OK, this will be the last update on the old coot who didn't put Rickey Henderson on his Hall of Fame ballot, I promise. (And not just because it's kind of pointless, seeing as only got 511 of a possible 539 Hall of Fame votes, so there are 27 other "blockheads" floating around out there somewhere.)
To be honest, I didn't even want to bother with story anymore-- I think I've already beaten the whole HOF voting thing to death pretty good, no?-- but since it turns out that our old friend Corky Simpson (aka the Corkster) is hilariously unapologetic in his disdain for the internet, I figured it was worth diving into one more time.
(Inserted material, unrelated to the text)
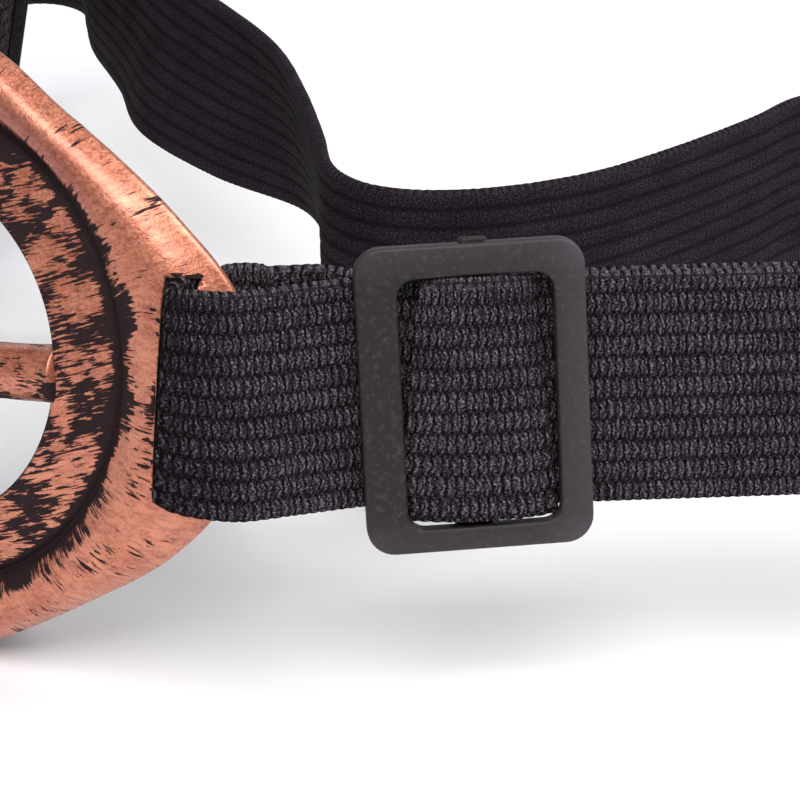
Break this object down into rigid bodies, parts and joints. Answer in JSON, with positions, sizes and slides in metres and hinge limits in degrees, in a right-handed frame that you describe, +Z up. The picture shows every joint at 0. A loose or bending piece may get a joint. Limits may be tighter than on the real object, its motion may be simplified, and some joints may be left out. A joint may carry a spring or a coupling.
{
  "type": "steampunk goggles",
  "caption": "Copper-toned goggles with cross-barred round eyecups, clear lenses, nose bridge and an adjustable woven elastic head strap.",
  "frame": {"origin": "centre of the bounding box in plan, at the floor the goggles stand on", "axes": "+Z up; the goggles look towards -Y and the head strap is behind them on +Y; the wearer's left eyecup is on the +X side of the nose"},
  "size_m": [0.2433, 0.2028, 0.0716],
  "materials": {
    "copper_moulding": "antique copper paint with black dry-brushing",
    "clear_lens": "clear",
    "black_ring": "satin",
    "soft_pad": "soft matte",
    "bridge_rubber": "matte",
    "copper_metal": "copper-plated, worn",
    "woven_elastic": "ribbed weave",
    "slider_plastic": "fine grain"
  },
  "bodies": {
    "left_side": {"left_eyecup": "copper_moulding", "left_lens": "clear_lens", "left_lens_ring": "black_ring", "left_face_pad": "soft_pad", "left_bridge_rivets": "copper_metal", "bridge_strap": "bridge_rubber", "left_strap": "woven_elastic", "rear_strap": "woven_elastic"},
    "right_side": {"right_eyecup": "copper_moulding", "right_lens": "clear_lens", "right_lens_ring": "black_ring", "right_face_pad": "soft_pad", "right_bridge_rivets": "copper_metal", "right_strap": "woven_elastic"},
    "left_slider": {"left_slider": "slider_plastic", "left_slider_fold": "woven_elastic"},
    "right_slider": {"right_slider": "slider_plastic", "right_slider_fold": "woven_elastic"},
    "left_keeper": {"left_keeper": "copper_metal"},
    "right_keeper": {"right_keeper": "copper_metal"}
  },
  "joints": [
    {"name": "bridge_fold", "type": "hinge", "parent": "left_side", "child": "right_side", "pos_m": [0.0277, -0.0993, 0.0363], "axis": [0, 0, 1], "range_deg": [-6, 40], "stiffness_Nm_per_rad": 0.006, "deforming": ["bridge_strap", "rear_strap"]},
    {"name": "left_slider_slide", "type": "slide", "parent": "left_side", "child": "left_slider", "axis": [0.2924, 0.9563, 0], "range_m": [0, 0.016]},
    {"name": "right_slider_slide", "type": "slide", "parent": "right_side", "child": "right_slider", "axis": [-0.9563, 0.2924, 0], "range_m": [0, 0.016]},
    {"name": "left_keeper_slide", "type": "slide", "parent": "left_side", "child": "left_keeper", "axis": [0.2924, 0.9563, 0], "range_m": [-0.0067, 0.0013]},
    {"name": "right_keeper_slide", "type": "slide", "parent": "right_side", "child": "right_keeper", "axis": [-0.9563, 0.2924, 0], "range_m": [-0.0067, 0.0013]}
  ]
}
In their excellent summary of the whole business, complete with many angry quotes from the various blogs that picked up on this story, the Columbia Journalism Review (seriously) has tracked down Corky Simpson-- a self-proclaimed "stubborn old mule from Missouri", and former AP Sportswriter of the Year-- to ask him what it's like "to see your vote—and a column whose traditional audience is generally limited to retirees—met with such Web-based outrage?"
“I think of the literature on the Internet in the same way that I think of the literature on the walls of public bathrooms,” Simpson says. “With the exception that the literature on the walls of public bathrooms is a little higher class.”
“The Internet is like a sewer. It’s very necessary, but you wouldn’t want to spend a lot of time there.”
Awesome! I mean, the one surefire way to get sand into a blogger's vagina is to say something stupid and then defend yourself by shitting on the internet from your perch atop an AP Sportswriter of the Year trophy, and yet... I think I totally love this guy now.
He's paid his dues and then some, he's retired, he just wants to live a quiet life and write for the paper that serves the retirement community of Green Valley, Arizona, and he doesn't really give a fuck what any of these internet peckers think.
His latest article for the Green Valley News and Sun addresses the whole situation as well, where he claims, "I felt like Boris Karloff in his Frankenstein suit, being chased by villagers carrying torches", and openly wonders where the outrage is over every other Hall of Famer who wasn't elected unanimously.
So yeah, despite whatever nonsense might have happened with the ballot, OK, I admit it, this guy might be a little bit awesome.